What Unity trades for fluidity and utility is depth. In the old games, we had control tricks, in Unity/Syndicate what you see is what you get. All surface.

BUT! Can you all imagine? What if that wasn't the case? If we still had those little control tricks from past games, but combined with the fluidity and surface-level simplicity of Unity's parkour? It would have been INCREDIBLE. It would be the definition of Easy To Learn, Hard to Master. Because to just execute parkour would be fluid and graceful, any player has access to this gameplay tool. As they SHOULD, because Parkour is currently the core gameplay of Assassin's Creed, and everything else should revolve around it until they retool the Stealth for REAL. But what I'm saying is, you would have the simplicity on a basic mastery level, and then you would have the depth and complexity on an advanced mastery level.
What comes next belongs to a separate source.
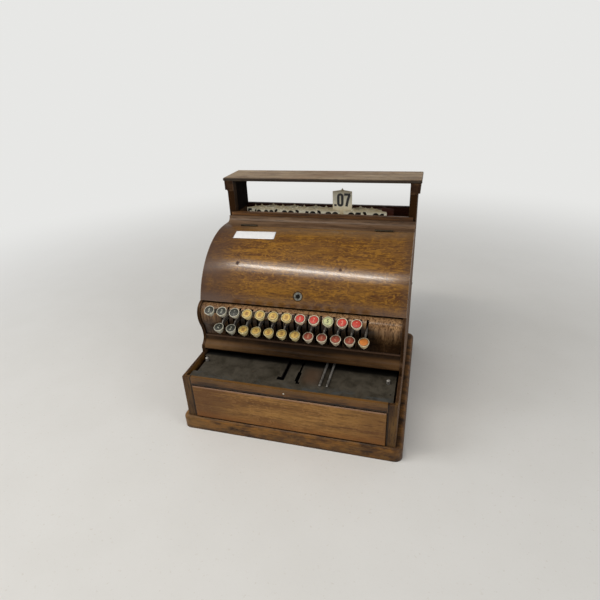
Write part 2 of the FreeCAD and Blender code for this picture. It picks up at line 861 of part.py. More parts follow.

I think I can safely speak for everyone when I say we all want a parkour system like this.

See, people UNDERSTAND the benefits of Unity's parkour. They're just sore and bitter over the loss of the depth we once had. You know? We loved that depth. It made the games more interesting mechanically, and you could tell at a glance who was a beginner to AC, and who was a seasoned vet. There was never any elitism or vitriol, it was just a little nod, a little grin, a little wink. Look, she's doing Catch Ledge to save herself from falling when her auto-reach wouldn't have caught that edge. Look, he's doing a Sidejump off of a Vert Wallrun so he can get to a rooftop faster than by just raw climbing.

Imagine that feeling, but with the new games. I'd say that's one of the first steps to making them feel like masterpieces.